Tanggung jawab komunikatif yaitu bagaimana kehidupan menjadi serasi, selaras dan seimbang. Kehidupan yang saling menyapa dan kehidupan yang saling memberi atau dalam Bahasa sekarang mubadalah yaitu kesalingan, maka dari itu ilmu komunikasi adalah ilmu yang membangung kesalingan.
Dunia barat terutama di Amerika menggambarkan islam menggunakan sebuah komik yang dimana dalam komik tersebut ada superhero Wanita pertama yang berhijab yang menjadi hero atau yang lebih dikenal dengan sebutan Qahera superhero yang siap membela kaum Perempuan. Qahera sendiri memiliki arti menang atau penakluk dalam Bahasa Arab untuk kairo.
Komik tersebut mulai mendapat perhatian dari public khususnya Ketika ditulis dalam Bahasa inggris, menurut Deena sebagai pembuat komik qahera, konsep superhero adalah produk budaya dari Amerika Serikat, tokoh pahlawan diciptakan untuk melawan penjahat super. Namun, menurut Deena ada banyak permasalahan 'real' di kehidupan sehari-hari yang lebih cocok untuk dibela para pahlawan.

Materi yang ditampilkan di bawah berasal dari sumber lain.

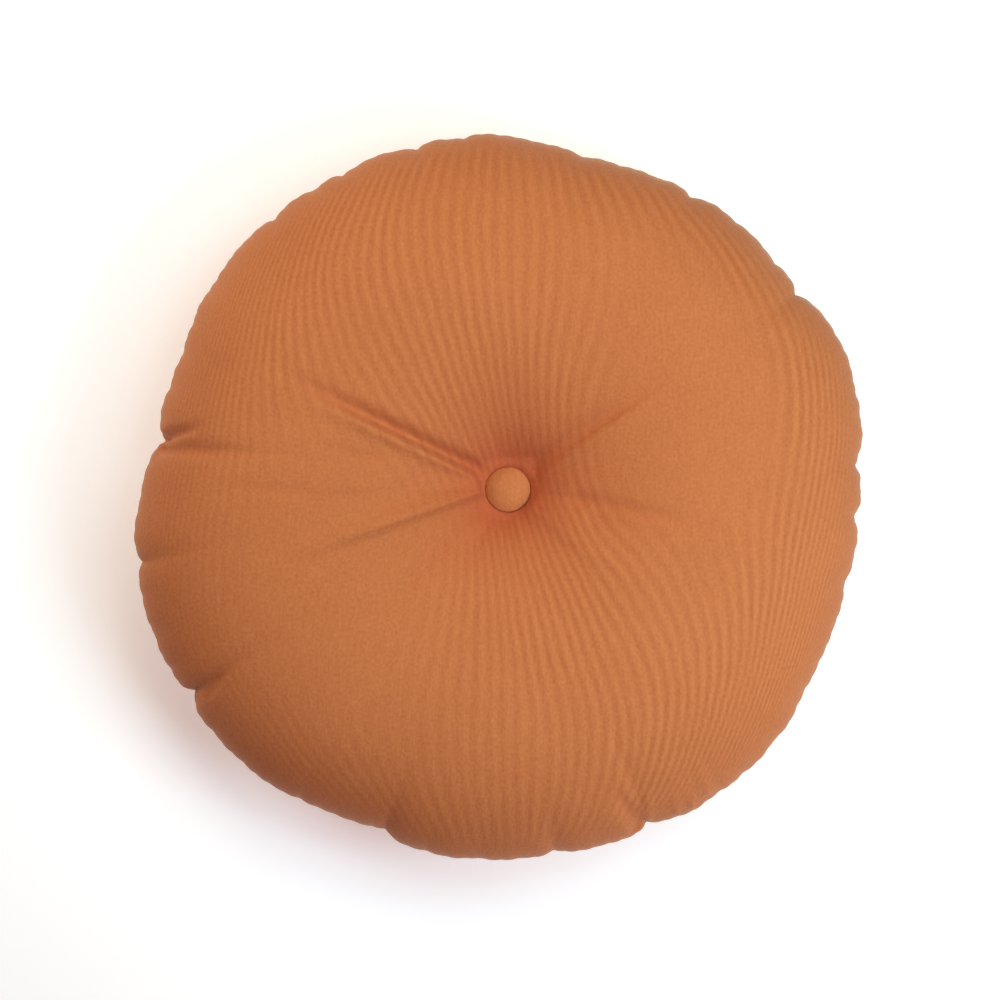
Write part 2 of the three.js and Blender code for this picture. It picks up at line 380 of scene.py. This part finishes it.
    def rested(self, height: np.ndarray) -> np.ndarray:
        """Bends the underside into the flat that it rests on."""
        near = np.maximum(self.flat_blend - np.abs(height), 0)
        return np.maximum(height, 0) + near * near / (4 * self.flat_blend)

    def points(self, side: Side, share: np.ndarray, angles: np.ndarray) -> np.ndarray:
        """Lays points of the cloth where the pillow has them.

        Args:
            side: The face that they are on.
            share: Their shares of the way out, in an array that goes with angles.
            angles: Their directions.

        Returns:
            Their places, with x, y and z last.
        """
        shifted = share**self.outline_power
        radius = share * (self.mean_radius + (smooth_round(OUTLINE, angles) - self.mean_radius) * shifted)
        ex, ey = np.cos(np.radians(angles)), np.sin(np.radians(angles))
        x = (self.tuft[0] + self.pocket_shift[0]) * (1 - shifted) + radius * ex
        y = (self.tuft[1] + self.pocket_shift[1]) * (1 - shifted) + radius * ey
        inset = (1 - share) * self.mean_radius
        clear = ease(share * self.mean_radius, self.pocket_lip, self.pocket_lip + self.pocket_blend)
        spot = (x - self.tuft[0], y - self.tuft[1])
        off = clear * (self.folding(side, *spot) + self.puckering(*spot) - self.gathering(angles, inset))
        out, up = self.facing(share)
        shares, flat = self.laid_flat()
        tuck = self.seam_tuck * np.exp((np.interp(share, shares, flat) - flat[-1]) / self.seam_tuck_reach)
        level = self.seam_height + total(SEAM_WAVES, angles) * share**self.seam_wave_power
        height = level + side.value * (self.rise(share) + up * off)
        if side is Side.BACK:
            height = self.rested(height)
        return np.stack([x + (out * off - tuck) * ex, y + (out * off - tuck) * ey, height], axis=-1)


@dataclass
class Socket:
    """A node's output that takes part in arithmetic: each operator adds a Math node to its tree."""

    board: "Board"
    end: bpy.types.NodeSocket

    def math(self, operation: str, *others: "Socket | float") -> "Socket":
        """Adds a Math node that takes this socket first and the others after it."""
        return self.board.add("ShaderNodeMath", {"operation": operation}, dict(enumerate((self, *others))))

    def __add__(self, other: "Socket | float") -> "Socket":
        """The sum with a socket or a number."""
        return self.math("ADD", other)

    def __sub__(self, other: "Socket | float") -> "Socket":
        """What is left when a socket or a number is taken away."""
        return self.math("SUBTRACT", other)

    def __rsub__(self, other: float) -> "Socket":
        """What is left of a number when this socket is taken away."""
        return self.math("MULTIPLY_ADD", -1.0, other)

    def __mul__(self, other: "Socket | float") -> "Socket":
        """The product with a socket or a number."""
        return self.math("MULTIPLY", other)

    __radd__ = __add__
    __rmul__ = __mul__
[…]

Indonesia menggambarkan islam menggunakan konteks di media social influencer. Gelombang baru influencer atau pengaruh dalam media social telah muncul dikomunitas muslim, istilah influencer yang muncul sebagai manifestasi bentuk baru seniman atau selebriti yang sampai saat ini hanya dipahami sebagai gambaran public ditelevisi. Zaman Sekarang untuk menjadi terkanal secara instan yaitu melalui media social influencer.
Pada definisi lain, Hayes menjelaskan asumsi ini dengan menyatakan bahwa influencer adalah pihak ketiga penting yang mempengaruhi Keputusan pembelian pelanggan serta bertanggung jawab karena dalam mempromosikan suatu produk, influencer akan diwajibkan untuk mereview produk sendiri dan jujur ulasan kepada pengikut (Brown and Hayes, 2008).

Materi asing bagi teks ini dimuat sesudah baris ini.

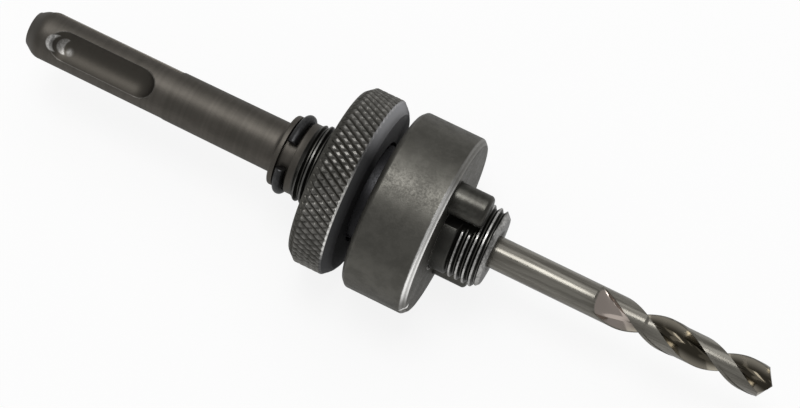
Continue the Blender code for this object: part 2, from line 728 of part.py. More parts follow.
def drill_ring(solid, station, depth, height=0.0):
    """One ring of points round the drill.

    The depth goes from 0 on the plain shank to 1 in full flutes. With a height, the ring
    lies that share of the way up from the station to the cone of the point.
    """
    cone_slope = 1.0 / math.tan(math.radians(POINT_HALF_ANGLE))
    ring = []
    for turn in section_turns():
        share = 1.0 - depth * (1.0 - flute_share(turn))
        radius = share * DRILL_RADIUS
        relief = POINT_RELIEF * (1.0 - min(turn % 180.0, LAND_ANGLE) / LAND_ANGLE) * share
        cone = DRILL_TIP - radius * cone_slope - relief
        level = station + (cone - station) * height
        x, y = polar(radius, turn + drill_roll(level))
        ring.append(solid.verts.new((x, y, level)))
    return ring


def bridge(solid, lower, upper):
    """Joins two rings of as many points with four-sided faces."""
    count = len(lower)
    for index in range(count):
        after = (index + 1) % count
        solid.faces.new((lower[index], lower[after], upper[after], upper[index]))


def drill_mesh():
    """Pilot drill: a plain shank whose two flutes deepen, twist and end in a cone point."""
    solid = bmesh.new()
    shank = DRILL_RADIUS - DRILL_END_CHAMFER
    rear = [solid.verts.new((*polar(shank, turn + drill_roll(DRILL_REAR)), DRILL_REAR))
            for turn in section_turns()]
    rings = [rear, drill_ring(solid, DRILL_REAR + DRILL_END_CHAMFER, 0.0)]
    flute_end = DRILL_TIP - DRILL_RADIUS / math.tan(math.radians(POINT_HALF_ANGLE)) - 2 * POINT_RELIEF
    steps = round((flute_end - FLUTE_START) / (1.1 * MM))
    for step in range(steps + 1):
        station = FLUTE_START + (flute_end - FLUTE_START) * step / steps
        run = min(1.0, (station - FLUTE_START) / FLUTE_RUN_OUT)
        rings.append(drill_ring(solid, station, math.sin(run * math.pi / 2)))
    rings.append(drill_ring(solid, flute_end, 1.0, 0.5))
    rings.append(drill_ring(solid, flute_end, 1.0, 1.0))
    for lower, upper in zip(rings, rings[1:]):
        bridge(solid, lower, upper)
    solid.faces.new(list(reversed(rear)))
    apex = solid.verts.new((0.0, 0.0, DRILL_TIP))
    top = rings[-1]
    for index in range(len(top)):
        solid.faces.new((top[index], top[(index + 1) % len(top)], apex))
    bmesh.ops.triangulate(solid, faces=[face for face in solid.faces if len(face.verts) == 4])
    mesh = bpy.data.meshes.new("pilot_drill")
    solid.to_mesh(mesh)
    solid.free()
    return mesh


def make_pilot_drill(parts, cutters, axis):
    """Pilot drill with a ground flat for the set screw's end."""
    drill = add_object("pilot_drill", drill_mesh(), parts, axis)
    half = SCREW_RADIUS + DRILL_FLAT_MARGIN
    low = (DRILL_FLAT_DISTANCE, -DRILL_RADIUS, SCREW_STATION - half)
    high = (DRILL_RADIUS + CUTTER_MARGIN, DRILL_RADIUS, SCREW_STATION + half)
    flat = add_cutter("drill_flat", block_mesh("drill_flat", low, high), cutters, axis)
    flat.rotation_euler = (0.0, 0.0, math.radians(SCREW_ROLL))
    cut(drill, [flat])
    dress(drill, metal("polished_tool_steel", (0.62, 0.60, 0.57), 0.16))


def make_set_screw(parts, cutters, axis):
    """Headless screw with a hex socket outside and a flat point on the drill."""
    point = SCREW_RADIUS - SCREW_POINT_LENGTH
    outline = [
        (0.0, SCREW_OUTER_END),
        (SCREW_RADIUS, SCREW_OUTER_END),
        (SCREW_RADIUS, SCREW_INNER_END + SCREW_POINT_LENGTH),
        (point, SCREW_INNER_END),
        (0.0, SCREW_INNER_END),
    ]
    mesh = turned_mesh("drill_set_screw", outline, PIN_FACETS)
    screw = add_object("drill_set_screw", mesh, parts, axis)
    place_across(screw, SCREW_STATION, SCREW_ROLL)
    hexagon = [polar(SCREW_SOCKET_RADIUS, turn) for turn in range(0, 360, 60)]
    low = SCREW_OUTER_END - SCREW_SOCKET_DEPTH
    high = SCREW_OUTER_END + CUTTER_MARGIN
    socket = add_cutter("hex_socket", extruded_mesh("hex_socket", hexagon, low, high), cutters, axis)
    place_across(socket, SCREW_STATION, SCREW_ROLL)
    cut(screw, [socket])
    dress(screw, metal("set_screw_steel", (0.08, 0.08, 0.08), 0.35))


def make_axis_empties(parts):
    """The arbor's axis, with the empties that carry the collar's travel and the nut's turn."""
    axis = add_object("arbor_axis", None, parts)
    axis.location = (AXIS_ORIGIN_X, 0.0, AXIS_HEIGHT)
    axis.rotation_euler = (0.0, math.radians(-90.0), math.radians(180.0))
    collar_travel = add_object("collar_travel", None, parts, axis)
    nut_turn = add_object("nut_turn", None, parts, collar_travel)
    return axis, collar_travel, nut_turn


def main():
    for item in list(bpy.data.objects):
        bpy.data.objects.remove(item)
    parts = new_collection("hole_saw_arbor")
    cutters = new_collection("cutters")
    axis, collar_travel, nut_turn = make_axis_empties(parts)
    make_arbor_body(parts, cutters, axis)
    make_rear_snap_ring(parts, axis)
    make_pilot_drill(parts, cutters, axis)
    make_set_screw(parts, cutters, axis)
    make_drive_collar(parts, cutters, collar_travel)
    make_drive_pins(parts, collar_travel)
    make_nut_snap_ring(parts, collar_travel)
    make_lock_nut(parts, cutters, nut_turn)


main()
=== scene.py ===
"""Hole saw arbor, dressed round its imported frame.

Stations are millimetres along the arbor's axis, from the front face of the drive collar
towards the drill point. A roll is an angle in degrees about the axis, from straight up
towards the front (-Y). Radii are millimetres from the axis, and FAR is one beyond every
surface. A Span is two ends, and a Fade is two ends with a mask's values at them.
"""

import json
import logging
import math
from dataclasses import dataclass, field
from enum import Enum

import bmesh
import bpy
import numpy as np
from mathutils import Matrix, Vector

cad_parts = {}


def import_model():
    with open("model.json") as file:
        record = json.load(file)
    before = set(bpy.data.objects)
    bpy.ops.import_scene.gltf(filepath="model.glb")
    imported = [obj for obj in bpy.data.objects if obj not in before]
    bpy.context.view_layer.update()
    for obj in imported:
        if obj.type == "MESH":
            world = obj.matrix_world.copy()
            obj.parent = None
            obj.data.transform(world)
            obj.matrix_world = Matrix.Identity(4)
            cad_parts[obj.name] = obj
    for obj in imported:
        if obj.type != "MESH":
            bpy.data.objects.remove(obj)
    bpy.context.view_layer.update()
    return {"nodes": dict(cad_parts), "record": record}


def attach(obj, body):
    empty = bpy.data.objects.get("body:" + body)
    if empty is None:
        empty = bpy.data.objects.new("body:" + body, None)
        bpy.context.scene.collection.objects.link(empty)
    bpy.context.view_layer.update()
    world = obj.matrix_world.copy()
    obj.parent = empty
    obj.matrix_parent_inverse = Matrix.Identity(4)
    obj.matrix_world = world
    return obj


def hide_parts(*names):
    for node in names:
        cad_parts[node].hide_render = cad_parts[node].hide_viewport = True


MM = 0.001
FAR = 99.0
LOG = logging.getLogger("hole_saw_arbor")

Corner = tuple[float, float, float]
Colour = tuple[float, float, float]
Span = tuple[float, float]
Fade = tuple[float, float, float, float]
Socket = bpy.types.NodeSocket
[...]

Pengaruh media sosial adalah pemimpin yang tersurat, pemimpin inovatif ini membuat konten islam lebih mudah didekat dan melibatkanpemuda/I muslim, yang membedakan mereka dari pemimpin tradisional. Masa depan konten agama islam di platform digital tidak pasti karena kemajuan AI dan Otomatisasi. Kecerdasan buatan dan bot dapat menciptakan konten dan fatwas agama yang disesuaikan. Memahami bagaimana gummies memperhatikan individualitas dan otoritas sangat penting dalam budaya otomatis saat ini karena terjadi ketimpangan dalam otoritas agama.

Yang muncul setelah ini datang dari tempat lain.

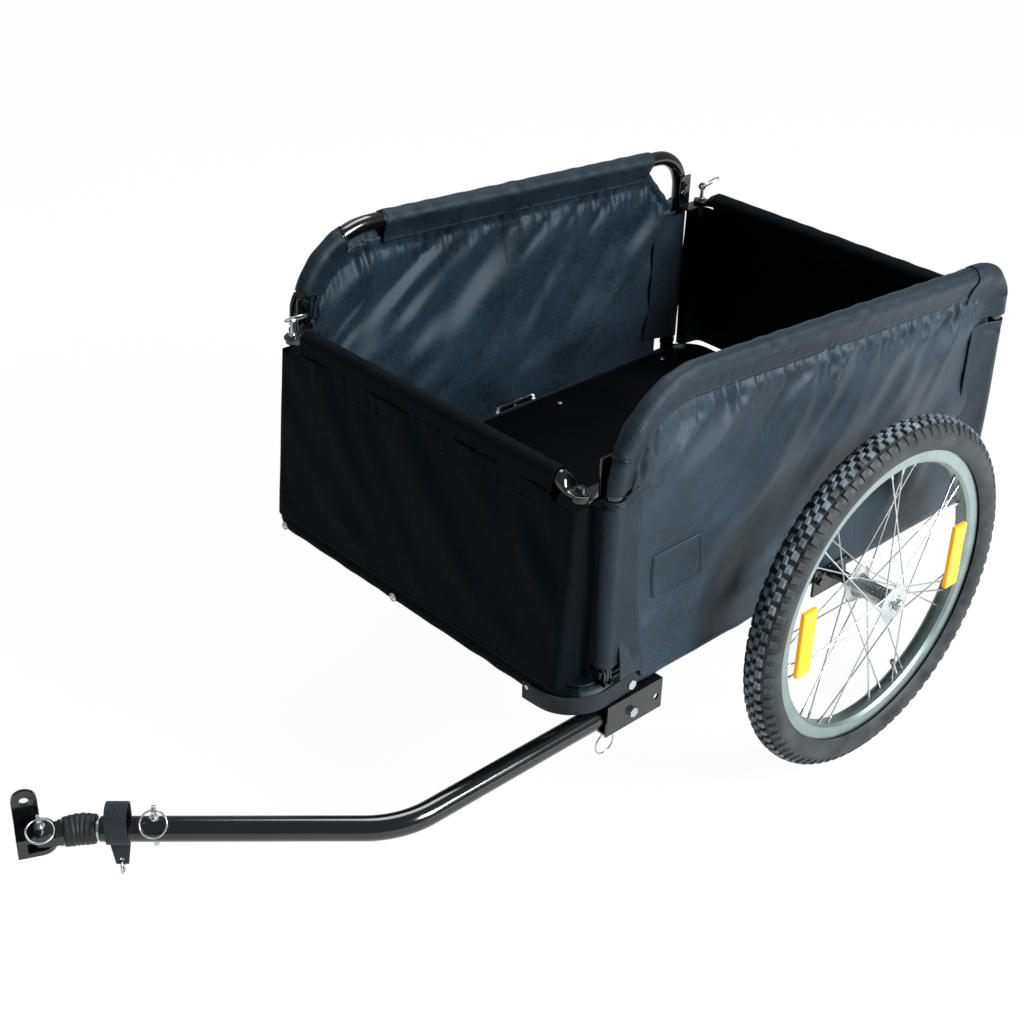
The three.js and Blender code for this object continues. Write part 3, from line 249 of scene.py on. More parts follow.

Penting bagi para ahli komunikasi menjadi penguasa media yang otoritas bukan menjadi penguasa yang otoriterisme, karena dengan memiliki kekuasaan yang otoritas yang tetap memegang teguh nilai-nilai keislaman  seperti orang yang berpengaruh atau influencer akan lebih bermanfaat untuk para pengikutnya dan bermaslahat untuk semua orang.